TO DO: Make an exact copy of all the data.

- - -

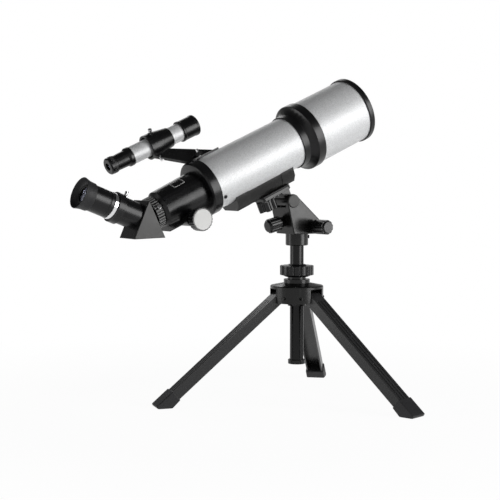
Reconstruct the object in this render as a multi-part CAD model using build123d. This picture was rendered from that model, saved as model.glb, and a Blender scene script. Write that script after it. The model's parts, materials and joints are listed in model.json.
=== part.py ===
from build123d import *
from math import asin, atan2, copysign, cos, pi, radians, sin, sqrt, tan
import os

# Table-top refractor telescope on a folding tripod. Millimetres, +Z up, +X along the telescope's
# heading, feet on z = 0. Each piece is written to its own STEP file in parts/.

os.makedirs("parts", exist_ok=True)

# ---- where things stand ----
column_x = 95.6                 # centre column from the middle of the footprint
column_y = 23.1
tube_altitude = 23.5            # tube above the horizontal
first_leg_heading = 45.3        # first leg, measured from the telescope's heading
leg_count = 3

# ---- clearances ----
running_gap = 0.08              # radial, shaft in its own bearing
seat_gap = 0.03                 # radial, pieces that seat in each other and don't move
free_gap = 0.4                  # between faces of pieces that move past each other
face_gap = 0.3                  # between a moving piece and the face beside it
overcut = 1.0                   # how far a cutting shape runs past what it cuts

# ---- hub ----
hub_radius = 37.0
hub_bottom = 137.0              # above the floor
hub_wall_height = 23.5
hub_crown_rise = 3.5            # crown above the walls
hub_slot_height = 19.5
hub_edge_round = 1.2
flange_radius = 18.2
flange_thickness = 5.0
neck_radius = 12.6
neck_height = 16.0
sleeve_drop = 5.0               # guide sleeve below the hub
leg_pivot_radius = 28.0
leg_pivot_rise = 7.5            # above the bottom of the hub
leg_pin_radius = 2.2
leg_pin_inset = 0.7

# ---- legs ----
leg_width = 24.0
leg_depth = 13.4
leg_wall = 2.2
leg_end_height = 3.58           # where the leg's middle line ends, over the sole
leg_groove_count = 3
leg_groove_width = 1.6
leg_groove_depth = 0.6
leg_head_round = 6.7
leg_foot_radius = 193.0         # middle of the sole from the column
foot_wall = 1.6
foot_length = 27.0
foot_sole_length = 25.0
foot_toe_height = 6.0

# ---- centre column ----
column_radius = 9.5
column_drop = 84.0              # below the hub
column_length = 175.0
column_groove_width = 2.0
column_groove_depth = 1.2
column_groove_heading = -60.0
end_cap_radius = 12.0
end_cap_height = 6.0
end_cap_floor = 2.5

# ---- lock nut ----
nut_radius = 23.4
nut_flutes = 16
nut_flute_radius = 2.0
nut_rise = 3.4                  # above the hub's flange
nut_skirt_radius = 16.0
nut_skirt_height = 2.4
nut_height = 15.4
nut_lip_radius = 14.0
nut_lip_height = 1.8

# ---- pan and tilt head ----
collar_radius = 15.7
collar_overlap = 12.0           # collar round the top of the column
collar_height = 16.0
collar_edge = 1.0
collar_screw_heading = -33.0
collar_screw_radius = 2.4
collar_screw_drop = 4.0         # below the top of the collar
collar_screw_head = 1.6
spigot_radius = 8.0
spigot_height = 30.0
head_half_width = 21.5
head_front = 28.5
head_front_height = 15.5
head_round = 1.6
rear_lean = 13.7
pivot_x = -21.0
pivot_rise = 45.7               # tilt pivot over the bottom of the head
ear_radius = 9.6
ear_thickness = 6.2
pivot_pin_radius = 3.0
pivot_cap_radius = 9.2
pivot_cap_height = 1.8
barrel_radius = 9.2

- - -

RESULT OF THE TASK:
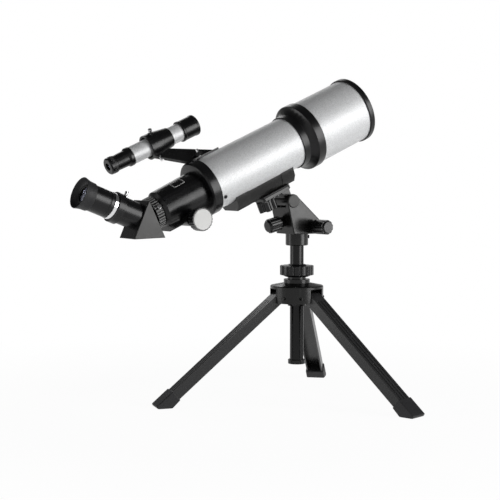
Reconstruct the object in this render as a multi-part CAD model using build123d. This picture was rendered from that model, saved as model.glb, and a Blender scene script. Write that script after it. The model's parts, materials and joints are listed in model.json.
=== part.py ===
from build123d import *
from math import asin, atan2, copysign, cos, pi, radians, sin, sqrt, tan
import os

# Table-top refractor telescope on a folding tripod. Millimetres, +Z up, +X along the telescope's
# heading, feet on z = 0. Each piece is written to its own STEP file in parts/.

os.makedirs("parts", exist_ok=True)

# ---- where things stand ----
column_x = 95.6                 # centre column from the middle of the footprint
column_y = 23.1
tube_altitude = 23.5            # tube above the horizontal
first_leg_heading = 45.3        # first leg, measured from the telescope's heading
leg_count = 3

# ---- clearances ----
running_gap = 0.08              # radial, shaft in its own bearing
seat_gap = 0.03                 # radial, pieces that seat in each other and don't move
free_gap = 0.4                  # between faces of pieces that move past each other
face_gap = 0.3                  # between a moving piece and the face beside it
overcut = 1.0                   # how far a cutting shape runs past what it cuts

# ---- hub ----
hub_radius = 37.0
hub_bottom = 137.0              # above the floor
hub_wall_height = 23.5
hub_crown_rise = 3.5            # crown above the walls
hub_slot_height = 19.5
hub_edge_round = 1.2
flange_radius = 18.2
flange_thickness = 5.0
neck_radius = 12.6
neck_height = 16.0
sleeve_drop = 5.0               # guide sleeve below the hub
leg_pivot_radius = 28.0
leg_pivot_rise = 7.5            # above the bottom of the hub
leg_pin_radius = 2.2
leg_pin_inset = 0.7

# ---- legs ----
leg_width = 24.0
leg_depth = 13.4
leg_wall = 2.2
leg_end_height = 3.58           # where the leg's middle line ends, over the sole
leg_groove_count = 3
leg_groove_width = 1.6
leg_groove_depth = 0.6
leg_head_round = 6.7
leg_foot_radius = 193.0         # middle of the sole from the column
foot_wall = 1.6
foot_length = 27.0
foot_sole_length = 25.0
foot_toe_height = 6.0

# ---- centre column ----
column_radius = 9.5
column_drop = 84.0              # below the hub
column_length = 175.0
column_groove_width = 2.0
column_groove_depth = 1.2
column_groove_heading = -60.0
end_cap_radius = 12.0
end_cap_height = 6.0
end_cap_floor = 2.5

# ---- lock nut ----
nut_radius = 23.4
nut_flutes = 16
nut_flute_radius = 2.0
nut_rise = 3.4                  # above the hub's flange
nut_skirt_radius = 16.0
nut_skirt_height = 2.4
nut_height = 15.4
nut_lip_radius = 14.0
nut_lip_height = 1.8

# ---- pan and tilt head ----
collar_radius = 15.7
collar_overlap = 12.0           # collar round the top of the column
collar_height = 16.0
collar_edge = 1.0
collar_screw_heading = -33.0
collar_screw_radius = 2.4
collar_screw_drop = 4.0         # below the top of the collar
collar_screw_head = 1.6
spigot_radius = 8.0
spigot_height = 30.0
head_half_width = 21.5
head_front = 28.5
head_front_height = 15.5
head_round = 1.6
rear_lean = 13.7
pivot_x = -21.0
pivot_rise = 45.7               # tilt pivot over the bottom of the head
ear_radius = 9.6
ear_thickness = 6.2
pivot_pin_radius = 3.0
pivot_cap_radius = 9.2
pivot_cap_height = 1.8
barrel_radius = 9.2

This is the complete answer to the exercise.